William Davison, an analyst with International Crisis Group, a Belgium-based research organization, said the increased violence is the result of long-standing grievances related to Oromo self-determination and lack of political representation in Ethiopia’s federal system, especially since the current government came to power in 2018.

“I think that added fuel to the Oromo Liberation Army insurgency, after a failure to reintegrate those fighters and their rebellion,” Davison said.

The Oromo are the largest ethnic group in the country.

Davison was asked if the conflict is as significant as Ethiopia’s headline-grabbing war with Tigrayan rebels in the north of the country.

“It probably doesn’t immediately threaten the regional government authority in Adama or the federal government authority in Addis Ababa,” he said, “but it is affecting a huge number of people in Oromia, as well as leading to direct violence that’s killing combatants and civilians.”
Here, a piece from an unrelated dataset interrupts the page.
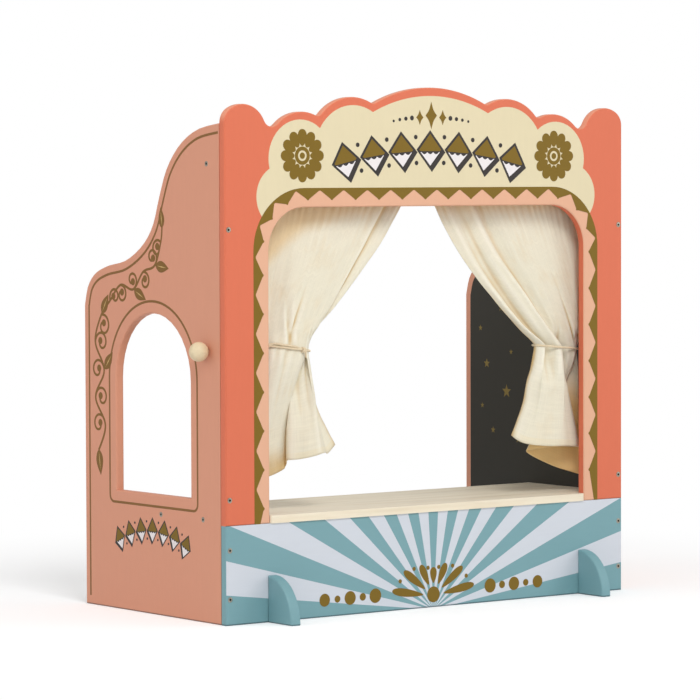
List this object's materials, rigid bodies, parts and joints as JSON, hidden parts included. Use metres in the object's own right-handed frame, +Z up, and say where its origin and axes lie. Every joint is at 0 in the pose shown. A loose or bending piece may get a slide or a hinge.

For now, Gambella is calm, but less than 10 kilometers beyond its outskirts, there are regular firefights with the OLA, local police say.

Local officials are keen to project stability. Chankot Chote, head of the Gambella Regional State Peace and Security Office, said that with the help of the special forces, federal police and regular police, and the community, the situation has improved. He added that although the OLA is trying to attack on the outskirts of town, it will never enter the city again.

The OLA is an offshoot of another rebel group, the Oromo Liberation Front, which signed a peace deal with the Ethiopian government in 2018.

Editor’s note: The story has been updated to include attribution and a reaction from the Oromo Liberation Army on the killing of ethnic Amharas in the Oromia region.